Although the union provided evidence that vaccination didn’t reduce the risk infection from Omicron, Coast Mountain’s stated purpose for the policy was to reduce serious illness – and public health data supported the idea that vaccination did that, said the arbitrator, adding that the public health orders lifting restrictions included recommendations that people still get vaccinated.
What favoured Coast Mountain was the fact that it was able to show that it thoughtfully considered the change to the public health restrictions and kept the policy consistent to its purpose, says Penner.
“The framework which the public health office continued to work with was that vaccination is not so much preventative, but it mitigates the seriousness of contracting COVID,” he says. “And, ultimately, the reasonableness of the employer’s policy was predicated on that as opposed to the efficacy of the vaccines themselves in preventing COVID.”
The arbitrator also found that transit operators could not work remotely and they worked in the community where the COVID-19 virus was circulating.

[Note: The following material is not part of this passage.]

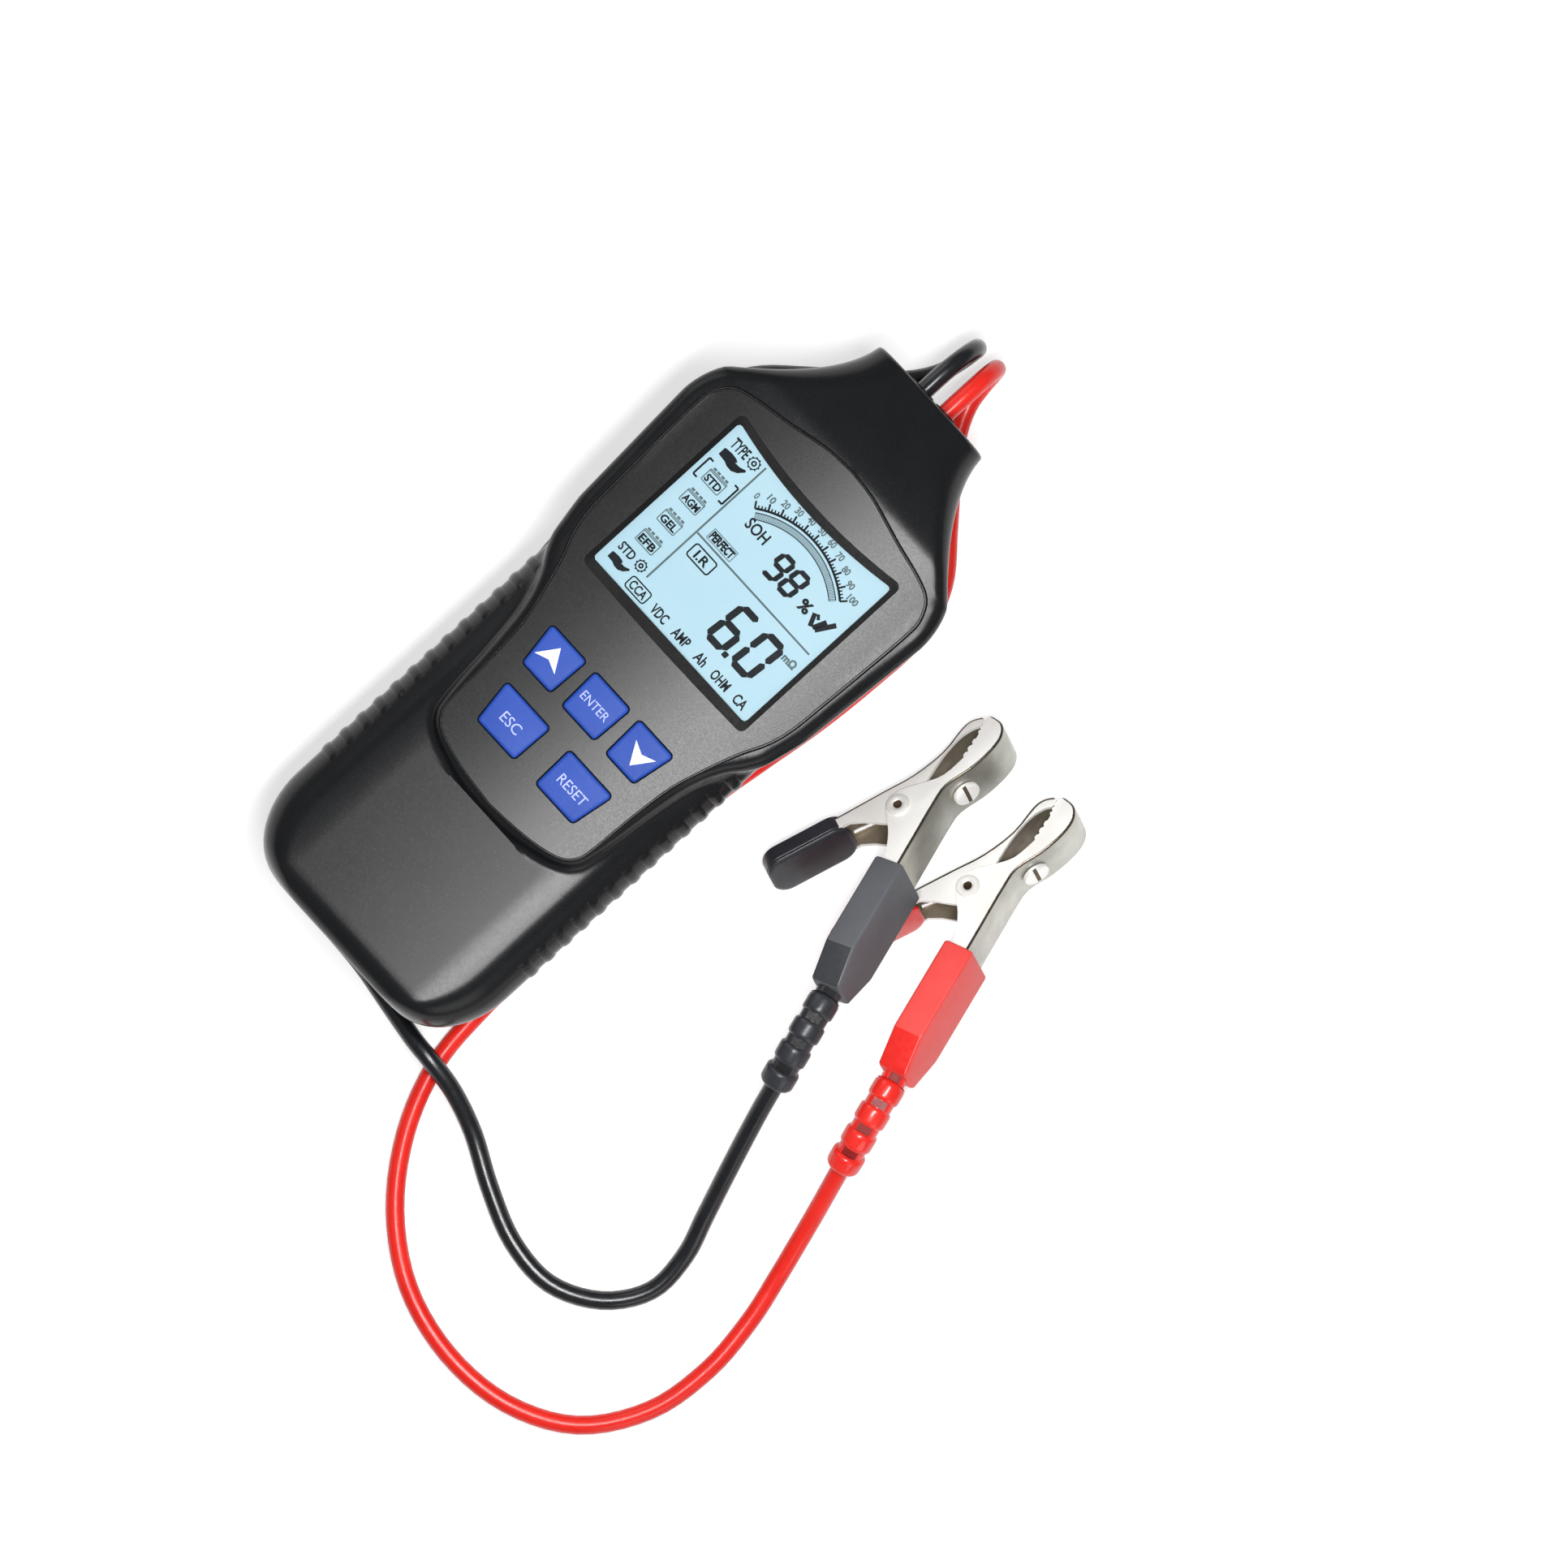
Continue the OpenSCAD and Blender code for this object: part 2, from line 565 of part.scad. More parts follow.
// ---------------------------------------------------------------- clips
// A clip's own frame: origin on the rivet's axis, Y towards the jaws, X towards the lead side.
clip_at = [[72.2, 25.4, 12.75], [98.2, 24.9, 10.85]];
clip_heading = 21.5;
clip_pitch = [22.5, 16.7];
clip_roll = [28, 23];
module clip_pose(i) translate(clip_at[i]) rotate([0, 0, clip_heading]) rotate([-clip_pitch[i], 0, 0])
    rotate([0, -clip_roll[i], 0]) children();

half_jaw = jaw_width / 2;
inner_half = half_jaw - sheet - fit;
fixed_edge = [[7.2, -15.4], [7.9, -7], [8.8, 3.3], [9.8, 8.7], [13.7, 14.4], [16.3, 19.6], [17.6, 24],
    [17.4, 27], [16, 29.2], [13.4, 30.2]];
fixed_plate = concat(fixed_edge, [[11.6, 29.4], [11.4, 26.8], [11.7, 24.4], [10.7, 17.1], [7.9, 11.3],
    [3.9, 7.9], [1, 6], [-1.6, 3.8], [-2.7, 1.2], [-2.6, -1.6], [-1.4, -4], [0.6, -7.4], [2.1, -11.4],
    [3, -15.4]]);
moving_edge = [[9.6, 29.9], [7.6, 28.6], [5.9, 25.7], [3.9, 17.9], [-0.6, 9.9], [-5.8, 3.8], [-13.7, -5.5]];
handle_turn = 228.4;
handle_depth = 3.6;
handle_metal = 20;
handle_dir = [cos(handle_turn), sin(handle_turn)];
handle_in = [-handle_dir.y, handle_dir.x];
handle_start = [-13.7, -5.5];
handle_end = handle_start + handle_metal * handle_dir;
moving_plate = concat(moving_edge, [handle_end, handle_end + handle_depth * handle_in,
    handle_start + handle_depth * handle_in + [0.4, 0.45], [-7.2, -6.2], [-1.6, -5.2], [1.4, -4], [3.2, -1.6],
    [3.8, 2], [3.6, 7.4], [4.6, 16], [6.5, 22.5], [8.8, 26], [10.8, 27.6], [10.9, 29.4]]);

// Sheet metal that follows an outline, on its inner side
function inset_line(p, t) = [for (i = [0:len(p) - 1])
    let (d = unit(p[min(len(p) - 1, i + 1)] - p[max(0, i - 1)])) p[i] + t * [-d.y, d.x]];
module band(p, t, half) translate([0, 0, -half]) linear_extrude(2 * half)
    polygon(concat(p, [for (q = [len(p) - 1:-1:0]) inset_line(p, t)[q]]));
module plates(p, half)
    for (s = [-1, 1])
        translate([0, 0, s > 0 ? half - sheet : -half])
            linear_extrude(sheet)
                polygon(p);

boot_foot = [1.8, -50.8];
boot_lean = -5.4;
boot_end_half = 4.4;
boot_taper = 10;
arm_half = 2.1;
screw_spot = [11.75, 11.55];
screw_lean = -34.4;
clamp_hole = 3;

module boot_frame() translate([boot_foot.x, boot_foot.y, 0]) rotate([0, 0, boot_lean]) children();
module rivet_hole(d) translate([0, 0, -jaw_width]) cylinder(d = d, h = 2 * jaw_width, $fn = 24);
module screw_axis()
    translate([screw_spot.x, screw_spot.y, 0])
        rotate([0, 0, screw_lean])
            rotate([0, 90, 0])
                children();

module fixed_jaw() difference() {
    union() {
        plates(fixed_plate, half_jaw);
        band(fixed_edge, sheet, half_jaw);
        boot_frame() {
            translate([arm_half - sheet, 12.2, -half_jaw])
                cube([sheet, lead_boot_length - 12, jaw_width]);
            for (s = [-1, 1])
                translate([-arm_half, 12.2, s > 0 ? half_jaw - sheet : -half_jaw])
                    cube([2 * arm_half, lead_boot_length - 12, sheet]);
        }
    }
    rivet_hole(rivet_diameter);
    screw_axis() translate([0, 0, -4]) cylinder(d = clamp_hole + 0.1, h = 8, $fn = 24);
}

module moving_jaw() difference() {
    union() {
        plates(moving_plate, inner_half);
        band(concat(moving_edge, [handle_end]), sheet, inner_half);
    }
    rivet_hole(rivet_diameter + 0.1);
}

rivet_head = 6;
module rivet() {
    cylinder(d = rivet_diameter, h = jaw_width, center = true, $fn = 24);
    for (s = [-1, 1])
        translate([0, 0, s > 0 ? half_jaw : -half_jaw - 0.8])
            cylinder(d = rivet_head, h = 0.8, $fn = 24);
}

spring_wire = 1.1;
spring_turns = 4;
spring_radius = rivet_diameter / 2 + spring_wire / 2 + 0.3;
module spring() {
    for (k = [0:spring_turns - 1])
        translate([0, 0, (k - (spring_turns - 1) / 2) * spring_wire])
            rotate_extrude($fn = 32)
                translate([spring_radius, 0])
                    circle(d = spring_wire, $fn = 16);
    leg = (spring_turns - 1) / 2 * spring_wire;
    rod([spring_radius, 0, leg], [5.6, -9, leg], spring_wire);
    rod([-spring_radius * 0.6, spring_radius * 0.75, -leg], [-12.2, -6.2, -leg], spring_wire);
}

clamp_head = 7;
clamp_head_thickness = 1.6;
module clamp_screw() screw_axis() {
    difference() {
        translate([0, 0, fit / 2])
            cylinder(d = clamp_head, h = clamp_head_thickness, $fn = 24);
        translate([-clamp_head, -0.5, clamp_head_thickness - 0.6])
            cube([2 * clamp_head, 1, 2]);
    }
    translate([0, 0, -4.4])
        cylinder(d = clamp_hole, h = 5, $fn = 24);
}

lug_thickness = 0.8;
module lug() {
    screw_axis() difference() {
        translate([0, 0, -sheet - lug_thickness - fit])
            cylinder(d = 6.4, h = lug_thickness, $fn = 24);
        translate([0, 0, -sheet - lug_thickness - 1])
            cylinder(d = clamp_hole + 0.1, h = 3, $fn = 24);
    }
    tube([[8.4, 10.4, 0], [7, 7, 0], [6, 3, 0], [5.5, -3, 0], [4.9, -14, 0]], 1.8);
}

boot_side = lead_boot_width / 2;
module lead_boot() boot_frame() difference() {
    intersection() {
        translate([-lead_boot_thickness / 2, 0, -lead_boot_width])
            cube([lead_boot_thickness, lead_boot_length, 2 * lead_boot_width]);
        rotate([90, 0, 90])
            translate([0, 0, -lead_boot_thickness])
                linear_extrude(2 * lead_boot_thickness)
                    polygon([[0, -boot_end_half], [boot_taper, -boot_side], [lead_boot_length, -boot_side],
                             [lead_boot_length, boot_side], [boot_taper, boot_side], [0, boot_end_half]]);
    }
    translate([-arm_half - fit, 12, -half_jaw - fit])
        cube([2 * (arm_half + fit), lead_boot_length, jaw_width + 2 * fit]);
}

relief_rings = 4;
relief_bend = 50;
relief_core = lead_diameter + 1.6;
relief_arc = relief_length / relief_bend * 180 / PI;
relief_pitch = relief_length / relief_rings;
ring_length = 0.7 * relief_pitch;
lead_in = 3;
// Puts a piece on the strain relief's arc, turned by an angle from the boot's end
module on_arc(angle)
    translate([0, 0, -relief_arc])
        rotate([angle, 0, 0])
            translate([0, 0, relief_arc])
                children();
module relief(i) boot_frame() rotate([0, clip_roll[i], 0]) difference() {
    union() {
        translate([0, 0, -relief_arc])
            multmatrix([[0, 0, 1, 0], [0, -1, 0, 0], [1, 0, 0, 0], [0, 0, 0, 1]])
                rotate_extrude(angle = relief_bend, $fn = 64)
                    translate([relief_arc, 0])
                        circle(d = relief_core, $fn = 24);
        for (k = [0:relief_rings - 1])
            on_arc(relief_bend * (k + 0.65) / relief_rings)
                rotate([90, 0, 0])
                    cylinder(d = relief_diameter, h = ring_length, center = true, $fn = 24);
    }
    on_arc(relief_bend)
        translate([0, lead_in, 0])
            rotate([90, 0, 0])
                cylinder(d = lead_diameter + 6 * fit, h = 2 * lead_in, $fn = 24);
}

handle_boot_start = 0.2;
handle_boot_in = -0.9;
handle_boot_thickness = handle_depth + 2;
module handle_boot() translate([handle_start.x, handle_start.y, 0]) rotate([0, 0, handle_turn]) difference() {
    rotate([-90, 0, 0])
        translate([0, 0, handle_boot_in])
            linear_extrude(handle_boot_thickness)
                polygon(rounded([[handle_boot_start, -handle_boot_width / 2],
                    [handle_boot_length, -handle_boot_width / 2], [handle_boot_length, handle_boot_width / 2],
                    [handle_boot_start, handle_boot_width / 2]], 4.5, 4));
    translate([handle_boot_start - 5, -fit, -inner_half - fit])
        cube([handle_metal - handle_boot_start + 5 + fit, handle_depth + 2 * fit, 2 * (inner_half + fit)]);
}

black = [0.09, 0.09, 0.1];
red = [0.9, 0.12, 0.1];
nickel = [0.82, 0.8, 0.76];
module black_fixed_jaw() color(nickel) clip_pose(0) fixed_jaw();
module black_moving_jaw() color(nickel) clip_pose(0) moving_jaw();
module black_rivet() color(nickel) clip_pose(0) rivet();
module black_spring() color(nickel) clip_pose(0) spring();
module black_clamp_screw() color(nickel) clip_pose(0) clamp_screw();
module black_lug() color(black) clip_pose(0) lug();
module black_lead_boot() color([0.25, 0.26, 0.28]) clip_pose(0) lead_boot();
module black_relief() color(black) clip_pose(0) relief(0);
module black_handle_boot() color(black) clip_pose(0) handle_boot();
module red_fixed_jaw() color(nickel) clip_pose(1) fixed_jaw();
module red_moving_jaw() color(nickel) clip_pose(1) moving_jaw();
module red_rivet() color(nickel) clip_pose(1) rivet();
module red_spring() color(nickel) clip_pose(1) spring();
module red_clamp_screw() color(nickel) clip_pose(1) clamp_screw();
module red_lug() color(red) clip_pose(1) lug();
module red_lead_boot() color(red) clip_pose(1) lead_boot();
module red_relief() color(red) clip_pose(1) relief(1);
module red_handle_boot() color(red) clip_pose(1) handle_boot();

front_shell();
rear_shell();
face_panel();
display_window();
display_glass();
display_frame();
backlight();
main_board();
keypad_sheet();
key_switches();
key(0);  // key_up
key(1);  // key_enter
key(2);  // key_down
key(3);  // key_esc
key(4);  // key_reset
case_screws();
processor();
load_resistors();
relay();
capacitor();
buzzer();
lead_terminals();
lead_tails();
lead_clamp();
clamp_screws();
black_grommet();
red_grommet();
black_lead();
red_lead();
black_fixed_jaw();
black_moving_jaw();
black_rivet();
black_spring();
black_clamp_screw();
black_lug();
black_lead_boot();
black_relief();
black_handle_boot();
red_fixed_jaw();
red_moving_jaw();
red_rivet();
red_spring();
red_clamp_screw();
red_lug();
red_lead_boot();
red_relief();
red_handle_boot();
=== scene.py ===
# Looks of the battery tester: camera and leads first, then the body, its face, and the clips.
# Lengths are written in millimetres and turned into metres where a mesh is made.
import math
import bmesh
import bpy
import numpy as np
from mathutils import Matrix, Vector


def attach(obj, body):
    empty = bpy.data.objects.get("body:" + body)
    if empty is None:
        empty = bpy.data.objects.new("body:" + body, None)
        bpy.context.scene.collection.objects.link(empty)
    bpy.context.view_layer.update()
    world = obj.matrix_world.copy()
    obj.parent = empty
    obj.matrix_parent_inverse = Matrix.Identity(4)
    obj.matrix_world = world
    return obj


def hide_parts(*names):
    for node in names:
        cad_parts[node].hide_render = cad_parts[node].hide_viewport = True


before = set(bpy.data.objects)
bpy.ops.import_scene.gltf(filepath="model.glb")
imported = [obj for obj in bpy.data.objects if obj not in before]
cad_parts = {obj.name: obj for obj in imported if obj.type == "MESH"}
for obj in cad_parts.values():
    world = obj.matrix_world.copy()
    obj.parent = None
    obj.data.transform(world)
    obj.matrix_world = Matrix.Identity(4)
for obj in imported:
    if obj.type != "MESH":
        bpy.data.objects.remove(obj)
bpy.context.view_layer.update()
scene = bpy.context.scene
MM = 0.001
BODY = "tester"


# ---------- materials
def new_material(name):
    m = bpy.data.materials.new(name)
    m.use_nodes = True
    nt = m.node_tree
    nt.nodes.clear()
    out = nt.nodes.new("ShaderNodeOutputMaterial")
    bsdf = nt.nodes.new("ShaderNodeBsdfPrincipled")
    nt.links.new(bsdf.outputs[0], out.inputs[0])
    return m, nt, bsdf


def fill(node, values):
    """Sets inputs of a node by their names."""
    for key, value in values.items():
        node.inputs[key].default_value = value


def noise(nt, scale, detail=3.0):
    n = nt.nodes.new("ShaderNodeTexNoise")
    fill(n, {"Scale": scale, "Detail": detail, "Roughness": 0.55})
    nt.links.new(nt.nodes.new("ShaderNodeTexCoord").outputs["Object"], n.inputs["Vector"])
    return n.outputs["Fac"]


def remap(nt, value, a0, a1, b0, b1):
    r = nt.nodes.new("ShaderNodeMapRange")
    fill(r, {"From Min": a0, "From Max": a1, "To Min": b0, "To Max": b1})
    nt.links.new(value, r.inputs["Value"])
    return r.outputs["Result"]


def blend_colour(nt, fac, low, high):
    mix = nt.nodes.new("ShaderNodeMix")
    mix.data_type = "RGBA"
    fill(mix, {"A": (*low, 1), "B": (*high, 1)})
    nt.links.new(fac, mix.inputs["Factor"])
    return mix.outputs["Result"]


NOISE_LOW, NOISE_HIGH = 0.3, 0.7  # nearly all of a noise lies between these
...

Buses were closed environments in which measures to completely protect against airborne viruses were difficult to implement, and Coast Mountain sought to implement the highest degree of control over health and safety that was available – which was vaccination, the arbitrator said.
Other protective measures suggested by the union, such as plexiglass barriers and PPE, didn’t hold up to public health data with regards to Coast Mountain’s primary concern, says Penner.
“Those things ultimately may impact transmission, but they don’t address this issue that vaccination does – which is if you are to contract this, or if a member of the public is to contract this, having your workforce vaccinated is going to at least lessen the likelihood of COVID having serious health consequences,” he says. “None of those other things like masking or distancing, or even antivirals, had the same efficacy in that sense.”
The arbitrator determined that Coast Mountain’s stated interest in maintaining the vaccination policy was based on its duty to protect employees from serious illness and the “presumption of occupational disease” under the B.C. Occupational Health and Safety Act. The “unique and exceptional circumstances of the COVID-19 pandemic” established a nexus between the vaccination policy and the employer’s duty to ensure the health and safety of workers, which outweighed employee interests of autonomy over their medical decisions and health risks, said the arbitrator.
Message to employers
“The message to employers is that if you’re indexing your policy on public health orders, you’re on solid ground – but I think that requires your policies to be ‘evergreen’ and you need to consistently revisit them and adjust them if the public health orders change,” says Penner.
The policy also didn’t establish culpability for the unvaccinated, which helped secure its reasonableness, he says.
“With any vaccination policy, you are treading on some pretty thin ice in terms of intrusion into your employees’ body autonomy and privacy – all those fundamental rights,” he says. “There wasn’t a draconian ‘Get vaccinated or else,’ it was: ‘You can choose not to be vaccinated; unfortunately, the consequences of your choice is you need to go on unpaid leave.’”
“The person is suffering a pretty significant financial consequence for making that choice, but they weren’t facing a disciplinary penalty,” says Penner.
See Coast Mountain Bus Co. and Unifor, Local 111 (Vaccination Policy), Re, 2022 CarswellBC 2641.